#### [PROBLEM DESCRIPTION]
Without omitting anything, retype the data that follows.

════════════════════

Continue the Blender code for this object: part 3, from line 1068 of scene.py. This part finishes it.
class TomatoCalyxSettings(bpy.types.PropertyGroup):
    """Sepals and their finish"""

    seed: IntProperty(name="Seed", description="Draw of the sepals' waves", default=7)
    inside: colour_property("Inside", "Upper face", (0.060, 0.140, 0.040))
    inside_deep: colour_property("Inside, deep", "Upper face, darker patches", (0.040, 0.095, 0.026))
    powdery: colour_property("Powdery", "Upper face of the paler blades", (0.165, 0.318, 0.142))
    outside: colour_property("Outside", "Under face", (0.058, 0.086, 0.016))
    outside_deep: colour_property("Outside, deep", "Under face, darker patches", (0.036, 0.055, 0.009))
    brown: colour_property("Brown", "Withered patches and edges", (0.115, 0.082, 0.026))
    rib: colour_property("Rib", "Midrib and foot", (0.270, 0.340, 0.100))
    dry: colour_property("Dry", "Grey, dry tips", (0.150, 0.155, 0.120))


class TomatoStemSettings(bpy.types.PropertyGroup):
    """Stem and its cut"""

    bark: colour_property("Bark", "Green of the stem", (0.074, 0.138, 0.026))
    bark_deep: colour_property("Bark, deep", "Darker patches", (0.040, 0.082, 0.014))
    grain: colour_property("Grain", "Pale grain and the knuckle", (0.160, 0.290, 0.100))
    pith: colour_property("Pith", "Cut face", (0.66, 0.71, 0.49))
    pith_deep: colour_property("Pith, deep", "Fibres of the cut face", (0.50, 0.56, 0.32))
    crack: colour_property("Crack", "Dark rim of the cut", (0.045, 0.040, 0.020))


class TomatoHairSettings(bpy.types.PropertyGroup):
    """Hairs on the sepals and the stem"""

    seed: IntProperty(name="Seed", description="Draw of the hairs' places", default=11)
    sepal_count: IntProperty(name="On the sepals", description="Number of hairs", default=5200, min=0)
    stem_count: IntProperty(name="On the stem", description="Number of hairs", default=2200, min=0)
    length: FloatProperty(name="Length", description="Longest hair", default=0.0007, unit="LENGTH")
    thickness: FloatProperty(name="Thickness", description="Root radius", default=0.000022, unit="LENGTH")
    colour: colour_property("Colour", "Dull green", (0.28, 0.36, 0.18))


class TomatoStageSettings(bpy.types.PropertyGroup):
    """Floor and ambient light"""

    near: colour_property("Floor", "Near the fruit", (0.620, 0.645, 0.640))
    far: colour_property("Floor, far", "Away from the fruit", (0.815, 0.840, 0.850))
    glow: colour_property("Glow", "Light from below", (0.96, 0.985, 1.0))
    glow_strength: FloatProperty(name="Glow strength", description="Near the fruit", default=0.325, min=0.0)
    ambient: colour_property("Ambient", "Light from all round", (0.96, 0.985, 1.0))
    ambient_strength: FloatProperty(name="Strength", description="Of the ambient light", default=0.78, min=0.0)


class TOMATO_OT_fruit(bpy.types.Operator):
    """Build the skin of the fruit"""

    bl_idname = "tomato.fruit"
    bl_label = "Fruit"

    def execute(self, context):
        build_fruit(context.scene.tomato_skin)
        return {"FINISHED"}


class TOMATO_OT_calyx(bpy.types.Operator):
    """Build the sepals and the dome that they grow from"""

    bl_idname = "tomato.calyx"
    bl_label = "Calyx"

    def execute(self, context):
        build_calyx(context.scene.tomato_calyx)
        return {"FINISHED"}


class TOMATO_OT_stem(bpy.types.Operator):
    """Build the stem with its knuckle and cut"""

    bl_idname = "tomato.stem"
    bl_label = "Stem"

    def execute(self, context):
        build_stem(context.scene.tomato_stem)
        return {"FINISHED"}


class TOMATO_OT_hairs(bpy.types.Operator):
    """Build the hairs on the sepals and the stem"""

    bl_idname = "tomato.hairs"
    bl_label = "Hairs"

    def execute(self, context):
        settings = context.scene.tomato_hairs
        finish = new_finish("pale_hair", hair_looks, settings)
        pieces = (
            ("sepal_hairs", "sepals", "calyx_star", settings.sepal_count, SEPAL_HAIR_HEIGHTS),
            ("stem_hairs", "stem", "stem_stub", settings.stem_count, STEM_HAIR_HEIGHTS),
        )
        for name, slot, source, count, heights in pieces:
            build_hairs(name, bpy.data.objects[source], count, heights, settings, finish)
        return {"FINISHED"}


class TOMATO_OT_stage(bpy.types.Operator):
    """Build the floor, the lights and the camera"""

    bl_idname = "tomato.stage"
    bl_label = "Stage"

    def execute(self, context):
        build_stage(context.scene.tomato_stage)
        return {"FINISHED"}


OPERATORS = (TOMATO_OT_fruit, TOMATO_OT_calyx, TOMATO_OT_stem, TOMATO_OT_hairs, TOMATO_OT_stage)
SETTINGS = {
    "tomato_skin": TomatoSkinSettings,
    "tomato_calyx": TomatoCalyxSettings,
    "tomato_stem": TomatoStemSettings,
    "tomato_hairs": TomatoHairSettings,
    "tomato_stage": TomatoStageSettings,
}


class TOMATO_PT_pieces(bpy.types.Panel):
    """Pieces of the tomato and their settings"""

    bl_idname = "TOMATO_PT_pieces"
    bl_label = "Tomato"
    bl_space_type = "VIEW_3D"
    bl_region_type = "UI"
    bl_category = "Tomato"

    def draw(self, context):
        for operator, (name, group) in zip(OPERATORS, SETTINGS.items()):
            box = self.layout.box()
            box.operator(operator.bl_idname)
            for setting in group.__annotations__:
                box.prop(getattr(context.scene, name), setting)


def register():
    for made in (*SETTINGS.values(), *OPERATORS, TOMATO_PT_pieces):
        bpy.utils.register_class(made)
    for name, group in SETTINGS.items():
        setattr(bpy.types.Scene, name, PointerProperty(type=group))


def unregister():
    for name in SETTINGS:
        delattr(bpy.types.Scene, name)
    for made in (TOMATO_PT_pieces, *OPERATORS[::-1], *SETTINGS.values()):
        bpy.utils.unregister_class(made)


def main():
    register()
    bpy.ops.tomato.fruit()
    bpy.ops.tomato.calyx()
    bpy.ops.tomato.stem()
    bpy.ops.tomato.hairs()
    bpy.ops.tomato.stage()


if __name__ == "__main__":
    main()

════════════════════

#### [TASK OUTPUT]
Continue the Blender code for this object: part 3, from line 1068 of scene.py. This part finishes it.
class TomatoCalyxSettings(bpy.types.PropertyGroup):
    """Sepals and their finish"""

    seed: IntProperty(name="Seed", description="Draw of the sepals' waves", default=7)
    inside: colour_property("Inside", "Upper face", (0.060, 0.140, 0.040))
    inside_deep: colour_property("Inside, deep", "Upper face, darker patches", (0.040, 0.095, 0.026))
    powdery: colour_property("Powdery", "Upper face of the paler blades", (0.165, 0.318, 0.142))
    outside: colour_property("Outside", "Under face", (0.058, 0.086, 0.016))
    outside_deep: colour_property("Outside, deep", "Under face, darker patches", (0.036, 0.055, 0.009))
    brown: colour_property("Brown", "Withered patches and edges", (0.115, 0.082, 0.026))
    rib: colour_property("Rib", "Midrib and foot", (0.270, 0.340, 0.100))
    dry: colour_property("Dry", "Grey, dry tips", (0.150, 0.155, 0.120))


class TomatoStemSettings(bpy.types.PropertyGroup):
    """Stem and its cut"""

    bark: colour_property("Bark", "Green of the stem", (0.074, 0.138, 0.026))
    bark_deep: colour_property("Bark, deep", "Darker patches", (0.040, 0.082, 0.014))
    grain: colour_property("Grain", "Pale grain and the knuckle", (0.160, 0.290, 0.100))
    pith: colour_property("Pith", "Cut face", (0.66, 0.71, 0.49))
    pith_deep: colour_property("Pith, deep", "Fibres of the cut face", (0.50, 0.56, 0.32))
    crack: colour_property("Crack", "Dark rim of the cut", (0.045, 0.040, 0.020))


class TomatoHairSettings(bpy.types.PropertyGroup):
    """Hairs on the sepals and the stem"""

    seed: IntProperty(name="Seed", description="Draw of the hairs' places", default=11)
    sepal_count: IntProperty(name="On the sepals", description="Number of hairs", default=5200, min=0)
    stem_count: IntProperty(name="On the stem", description="Number of hairs", default=2200, min=0)
    length: FloatProperty(name="Length", description="Longest hair", default=0.0007, unit="LENGTH")
    thickness: FloatProperty(name="Thickness", description="Root radius", default=0.000022, unit="LENGTH")
    colour: colour_property("Colour", "Dull green", (0.28, 0.36, 0.18))


class TomatoStageSettings(bpy.types.PropertyGroup):
    """Floor and ambient light"""

    near: colour_property("Floor", "Near the fruit", (0.620, 0.645, 0.640))
    far: colour_property("Floor, far", "Away from the fruit", (0.815, 0.840, 0.850))
    glow: colour_property("Glow", "Light from below", (0.96, 0.985, 1.0))
    glow_strength: FloatProperty(name="Glow strength", description="Near the fruit", default=0.325, min=0.0)
    ambient: colour_property("Ambient", "Light from all round", (0.96, 0.985, 1.0))
    ambient_strength: FloatProperty(name="Strength", description="Of the ambient light", default=0.78, min=0.0)


class TOMATO_OT_fruit(bpy.types.Operator):
    """Build the skin of the fruit"""

    bl_idname = "tomato.fruit"
    bl_label = "Fruit"

    def execute(self, context):
        build_fruit(context.scene.tomato_skin)
        return {"FINISHED"}


class TOMATO_OT_calyx(bpy.types.Operator):
    """Build the sepals and the dome that they grow from"""

    bl_idname = "tomato.calyx"
    bl_label = "Calyx"

    def execute(self, context):
        build_calyx(context.scene.tomato_calyx)
        return {"FINISHED"}


class TOMATO_OT_stem(bpy.types.Operator):
    """Build the stem with its knuckle and cut"""

    bl_idname = "tomato.stem"
    bl_label = "Stem"

    def execute(self, context):
        build_stem(context.scene.tomato_stem)
        return {"FINISHED"}


class TOMATO_OT_hairs(bpy.types.Operator):
    """Build the hairs on the sepals and the stem"""

    bl_idname = "tomato.hairs"
    bl_label = "Hairs"

    def execute(self, context):
        settings = context.scene.tomato_hairs
        finish = new_finish("pale_hair", hair_looks, settings)
        pieces = (
            ("sepal_hairs", "sepals", "calyx_star", settings.sepal_count, SEPAL_HAIR_HEIGHTS),
            ("stem_hairs", "stem", "stem_stub", settings.stem_count, STEM_HAIR_HEIGHTS),
        )
        for name, slot, source, count, heights in pieces:
            build_hairs(name, bpy.data.objects[source], count, heights, settings, finish)
        return {"FINISHED"}


class TOMATO_OT_stage(bpy.types.Operator):
    """Build the floor, the lights and the camera"""

    bl_idname = "tomato.stage"
    bl_label = "Stage"

    def execute(self, context):
        build_stage(context.scene.tomato_stage)
        return {"FINISHED"}


OPERATORS = (TOMATO_OT_fruit, TOMATO_OT_calyx, TOMATO_OT_stem, TOMATO_OT_hairs, TOMATO_OT_stage)
SETTINGS = {
    "tomato_skin": TomatoSkinSettings,
    "tomato_calyx": TomatoCalyxSettings,
    "tomato_stem": TomatoStemSettings,
    "tomato_hairs": TomatoHairSettings,
    "tomato_stage": TomatoStageSettings,
}


class TOMATO_PT_pieces(bpy.types.Panel):
    """Pieces of the tomato and their settings"""

    bl_idname = "TOMATO_PT_pieces"
    bl_label = "Tomato"
    bl_space_type = "VIEW_3D"
    bl_region_type = "UI"
    bl_category = "Tomato"

    def draw(self, context):
        for operator, (name, group) in zip(OPERATORS, SETTINGS.items()):
            box = self.layout.box()
            box.operator(operator.bl_idname)
            for setting in group.__annotations__:
                box.prop(getattr(context.scene, name), setting)


def register():
    for made in (*SETTINGS.values(), *OPERATORS, TOMATO_PT_pieces):
        bpy.utils.register_class(made)
    for name, group in SETTINGS.items():
        setattr(bpy.types.Scene, name, PointerProperty(type=group))


def unregister():
    for name in SETTINGS:
        delattr(bpy.types.Scene, name)
    for made in (TOMATO_PT_pieces, *OPERATORS[::-1], *SETTINGS.values()):
        bpy.utils.unregister_class(made)


def main():
    register()
    bpy.ops.tomato.fruit()
    bpy.ops.tomato.calyx()
    bpy.ops.tomato.stem()
    bpy.ops.tomato.hairs()
    bpy.ops.tomato.stage()


if __name__ == "__main__":
    main()